■ Written exercise:
Within the material below, transcribe exactly the lines from the one holding "# The clay tile" through the one holding "m in tile.data.materials])", keeping both ends and skipping the rest.

■ Provided material:
┏━━

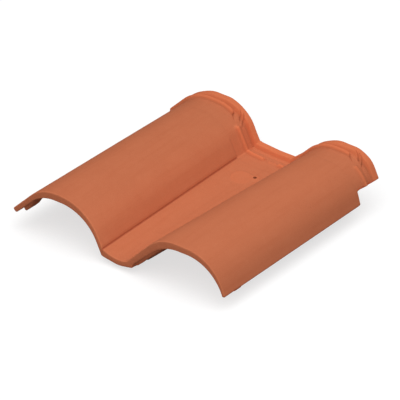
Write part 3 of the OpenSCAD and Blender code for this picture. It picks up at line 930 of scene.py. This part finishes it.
def rounded_rectangle(half_x, half_y, radius, steps=6):
    """Points round a rectangle with round corners, anticlockwise."""
    points = []
    for k, (sign_x, sign_y) in enumerate(((1, 1), (-1, 1), (-1, -1), (1, -1))):
        for a in np.radians(90 * k + np.linspace(0, 90, steps)):
            points.append((sign_x * (half_x - radius) + radius * math.cos(a),
                           sign_y * (half_y - radius) + radius * math.sin(a)))
    return points


def stacked(name, rings):
    """A closed clay solid from rings of points in metres, the lowest first."""
    count, last = len(rings[0]), len(rings) - 1
    faces = [tuple(range(count))[::-1], tuple(range(last * count, (last + 1) * count))]
    for r in range(last):
        for i in range(count):
            a, b = r * count + i, r * count + (i + 1) % count
            faces.append((a, b, b + count, a + count))
    mesh = bpy.data.meshes.new(name)
    mesh.from_pydata([point for ring in rings for point in ring], [], faces)
    mesh.materials.append(clay)
    return placed(name, mesh)


print("underside over the middle of the ground:", round(under_height(0, 0) / MM, 1), "mm")

# %% Nibs and foot ribs
ROOTED, LEAST_CORNER = 2.5, 0.4        # how far a block's top reaches into the clay, in mm


def clay_block(name, middle, half, slope, soft, fillet, corner, draft):
    """A pressed block under the tile. Sizes in mm, slope is sideways shift along the tile."""
    centre_x = MM * (middle[0] + LEFT_SPAN - WIDTH / 2)
    centre_y = MM * (middle[1] - LENGTH / 2)
    heights = [under_height(centre_x + MM * (across_x * half[0] + along_y * slope * half[1]),
                            centre_y + MM * along_y * half[1]) / MM
               for across_x in (-1, 0, 1) for along_y in (-1, -0.5, 0, 0.5, 1)]
    root, inside = min(heights), max(heights) + ROOTED
    grown = (root - fillet - soft) * draft
    outline = [(soft * (math.sin(a) - 1), soft * (1 - math.cos(a)))
               for a in np.radians([0, 25, 50, 75, 90])]
    outline += [(grown + fillet * (1 - math.cos(a)), root - fillet * (1 - math.sin(a)))
                for a in np.radians([0, 20, 40, 60, 80])]
    outline.append((grown + fillet, inside))
    rings = []
    for grow, z in outline:
        ring = rounded_rectangle(half[0] + grow, half[1] + grow, max(LEAST_CORNER, corner + grow))
        rings.append([(centre_x + MM * (x + slope * y), centre_y + MM * y, MM * z) for x, y in ring])
    print(name, "root at", round(root, 1), "mm, block up to", round(inside, 1), "mm")
    return stacked(name, rings)


NIB, NIB_FROM_HEAD = (26, 17), 38
NIB_IN, FOOT_IN = (8, 16), (4, 13)     # from the crease, and from the foot of the right barrel
FOOT_HALF_WIDTH = 5
FOOT_CLEAR = (4, 118)                  # from the cross channel, and from the head
NIB_FORM = {"slope": 0, "soft": 2.0, "fillet": 2.5, "corner": 3.5, "draft": 0.02}
FOOT_FORM = {"soft": 1.8, "fillet": 2.0, "corner": 4.5, "draft": 0.05}
nib_half = (NIB[0] / 2, NIB[1] / 2)
nib_y = LENGTH - NIB_FROM_HEAD - nib_half[1]
foot_from, foot_to = CHANNEL[1] + FOOT_CLEAR[0], LENGTH - FOOT_CLEAR[1]
foot_y, foot_half = (foot_from + foot_to) / 2, (FOOT_HALF_WIDTH, (foot_to - foot_from) / 2)
lean = TAPER[1] / LENGTH               # the right foot rib follows the right barrel's foot
nib_x = NIB_IN[0] + nib_half[0], PAN_SPAN + TAPER[1] - NIB_IN[1] - nib_half[0]
foot_x = FOOT_IN[0], PAN_SPAN - FOOT_IN[1] + lean * foot_y
blocks = [clay_block("nib_left", (nib_x[0], nib_y), nib_half, **NIB_FORM),
          clay_block("nib_right", (nib_x[1], nib_y), nib_half, **NIB_FORM),
          clay_block("foot_left", (foot_x[0], foot_y), foot_half, 0, **FOOT_FORM),
          clay_block("foot_right", (foot_x[1], foot_y), foot_half, lean, **FOOT_FORM)]

# %% [markdown]
# ## Nail hole
#
# The hole is pushed through the wet clay with a pin, so its rim rolls over on both faces.
# The pin here is a turned shape: straight in the middle and flared like a trumpet where it
# meets each face. It is a stack of rings too, and it carries painted shade for the hole's wall.

# %% Nail pin
hole = next(m for m in frame["record"]["mounts"] if m["name"] == "nail_hole")
HOLE_RADIUS, RIM, FLARE_DEPTH = hole["dims"]["r_mm"], 0.8, 0.54
STAND_OUT, HOLE_SHADE_DEPTH, TURNS = 3, 0.6, 40       # past each face and painted shade in mm, points round
hole_x, hole_y, _ = hole["pos_m"]
hole_low = under_height(hole_x, hole_y) / MM
hole_high = SKIN.ray_cast(Vector((hole_x, hole_y, 1)), -UP)[0].z / MM
collar = HOLE_RADIUS + 2 * RIM
flare = [(collar, -STAND_OUT)]
flare += [(HOLE_RADIUS + RIM * (1 - math.sin(a)), FLARE_DEPTH - RIM * math.cos(a))
          for a in np.radians([0, 30, 60, 90])]
profile = [(r, hole_low + z) for r, z in flare] + [(r, hole_high - z) for r, z in flare[::-1]]
angles = 2 * math.pi * np.arange(TURNS) / TURNS
pin = stacked("nail_pin", [[(hole_x + MM * r * math.cos(a), hole_y + MM * r * math.sin(a), MM * z)
                            for a in angles] for r, z in profile])
# painted shade for the hole's wall, where shade falls
hole_shade = pin.data.attributes.new("dust", "FLOAT", "POINT")
hole_shade.data.foreach_set("value", [HOLE_SHADE_DEPTH * MM] * len(pin.data.vertices))
print("hole from", round(hole_low, 1), "to", round(hole_high, 1), "mm up")

# %% [markdown]
# ## Joining it into one piece
#
# The nibs and foot ribs are united with the tile and the pin is cut out of it, one after
# another. The result is one closed mesh, like the fired piece. Edges sharper than 45 degrees
# stay crisp; the rest is shaded smooth.

# %% One piece
def joined(body, tool, operation):
    """Unites the body with a tool object or cuts it with one, and takes the tool away."""
    cut = body.modifiers.new(tool.name, "BOOLEAN")
    cut.operation, cut.solver, cut.object = operation, "MANIFOLD", tool
    made_plain(body)
    bpy.data.objects.remove(tool)


for block in blocks:
    joined(tile, block, "UNION")
joined(tile, pin, "DIFFERENCE")
tile.data.materials.clear()
tile.data.materials.append(clay)
tile.data.polygons.foreach_set("material_index", [0] * len(tile.data.polygons))
tile.data.polygons.foreach_set("use_smooth", [True] * len(tile.data.polygons))
tile.data.set_sharp_from_angle(angle=math.radians(45))
check = bmesh.new()
check.from_mesh(tile.data)
open_edges = sum(1 for e in check.edges if not e.is_manifold)
print("one piece:", len(check.faces), "faces, volume", round(check.calc_volume() * 1e6, 1),
      "cm3, open edges", open_edges, "triangles", len(check.calc_loop_triangles()))
check.free()

# %% [markdown]
# ## Putting the tile on the frame
#
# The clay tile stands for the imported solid, rides on its body, and takes its finish from the
# fired clay slot.

# %% Frame
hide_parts("roof_tile")
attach(tile, "root")
print("materials on the tile:", [m.name for m in tile.data.materials])

# %% [markdown]
# ## Floor
#
# The tile lies on a matt white board. To the camera the board has a little light of its own,
# so that it stays nearly white and the shadow on it stays soft. To the clay it is a plain mid
# grey, so that the lower edges aren't lit too strongly from below.

# %% Floor
FLOOR_HALF, FLOOR_GAP = 6.0, 0.0005    # metres
BOUNCE_GREY, SHOWN_GREY, SHOWN_LIGHT = 0.5, 0.35, 0.68
floor_mesh = bpy.data.meshes.new("studio_floor")
floor_mesh.from_pydata([(x * FLOOR_HALF, y * FLOOR_HALF, 0)
                        for x, y in ((-1, -1), (1, -1), (1, 1), (-1, 1))], [], [(0, 1, 2, 3)])
floor = placed("studio_floor", floor_mesh)
floor.location.z = tile_lo.z - FLOOR_GAP
matt = bpy.data.materials.new("matt_white_floor")
matt.use_nodes = True
board = matt.node_tree
board.nodes.clear()
bounce = add(board, "ShaderNodeBsdfDiffuse", {"Color": (*[BOUNCE_GREY] * 3, 1)})
shown = add(board, "ShaderNodeBsdfDiffuse", {"Color": (*[SHOWN_GREY] * 3, 1)})
lit = add(board, "ShaderNodeEmission", {"Strength": SHOWN_LIGHT})
pale = add(board, "ShaderNodeAddShader", {0: shown.outputs[0], 1: lit.outputs[0]})
seen = add(board, "ShaderNodeLightPath").outputs["Is Camera Ray"]
both_ways = add(board, "ShaderNodeMixShader", {0: seen, 1: bounce.outputs[0], 2: pale.outputs[0]})
add(board, "ShaderNodeOutputMaterial", {"Surface": both_ways.outputs[0]})
floor_mesh.materials.append(matt)
print("floor at", round(floor.location.z / MM, 2), "mm")

# %% [markdown]
# ## Light
#
# A white surround that is brightest overhead and one large soft lamp above give the even
# shading of a studio. The brightest point leans a little to the front and the right, so that
# the two flanks of a barrel differ. Below the floor's level the surround is pale too, so that
# the underside can be looked at with the floor taken away.

# %% Surround
OVERHEAD, LEVEL, FROM_BELOW = 0.78, 0.085, 0.5
BRIGHTEST = Vector((0.2, -0.32, 0.95)).normalized()
world = bpy.data.worlds.new("soft_surround")
world.use_nodes = True
sky = world.node_tree
sky.nodes.clear()
toward = add(sky, "ShaderNodeTexCoord").outputs["Generated"]
up = add(sky, VECTOR, {0: toward, 1: tuple(BRIGHTEST)}, operation="DOT_PRODUCT").outputs["Value"]
up = add(sky, MATH, {0: up, 1: 0.0}, operation="MAXIMUM").outputs[0]
glow = add(sky, MATH, {0: up, 1: OVERHEAD, 2: LEVEL}, operation="MULTIPLY_ADD").outputs[0]
height = add(sky, "ShaderNodeSeparateXYZ", {0: toward}).outputs["Z"]
below = add(sky, MATH, {0: height, 1: 0.0}, operation="LESS_THAN").outputs[0]
glow = add(sky, MATH, {0: below, 1: FROM_BELOW, 2: glow}, operation="MULTIPLY_ADD").outputs[0]
looked_at = add(sky, "ShaderNodeLightPath").outputs["Is Camera Ray"]
glow = add(sky, "ShaderNodeMix", {0: looked_at, 2: glow, 3: 1.0}).outputs[0]
surround = add(sky, "ShaderNodeBackground", {"Color": (1, 1, 1, 1), "Strength": glow})
add(sky, "ShaderNodeOutputWorld", {"Surface": surround.outputs[0]})
bpy.context.scene.world = world
print("surround from", LEVEL, "at the level to", round(OVERHEAD + LEVEL, 3), "overhead")

# %% Lamp
lamp_data = bpy.data.lights.new("soft_lamp", "AREA")
lamp_data.energy, lamp_data.size = 50, 3.0
lamp = placed("soft_lamp", lamp_data)
lamp.location = (0.45, -0.5, 2.4)
lamp.rotation_mode = "QUATERNION"
lamp.rotation_quaternion = (-Vector(lamp.location)).to_track_quat("-Z", "Y")
print("lamp", lamp_data.energy, "W,", lamp_data.size, "m wide")

# %% [markdown]
# ## Camera
#
# The camera looks from the front right at a tile's usual catalogue angle, without
# perspective, so that long edges stay parallel. It aims a little below the tile's middle.

# %% Camera
AZIMUTH, ELEVATION, DISTANCE = math.radians(37.7), math.radians(31.65), 3.0
VIEW_WIDTH = 0.6744
target = (cad_lo + cad_hi) / 2 + Vector((0.0031, 0.0044, -0.0172))
back = Vector((math.sin(AZIMUTH) * math.cos(ELEVATION), -math.cos(AZIMUTH) * math.cos(ELEVATION),
               math.sin(ELEVATION)))
camera_data = bpy.data.cameras.new("camera")
camera_data.type, camera_data.ortho_scale = "ORTHO", VIEW_WIDTH
camera_data.clip_start, camera_data.clip_end = 0.05, 30
camera = placed("camera", camera_data)
camera.location = target + back * DISTANCE
camera.rotation_mode = "QUATERNION"
camera.rotation_quaternion = (-back).to_track_quat("-Z", "Y")
bpy.context.scene.camera = camera
bpy.context.scene.view_settings.view_transform = "Standard"
print("camera aimed at", [round(v / MM, 1) for v in target], "mm")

┗━━

■ Solved problem:
# The clay tile stands for the imported solid, rides on its body, and takes its finish from the
# fired clay slot.

# %% Frame
hide_parts("roof_tile")
attach(tile, "root")
print("materials on the tile:", [m.name for m in tile.data.materials])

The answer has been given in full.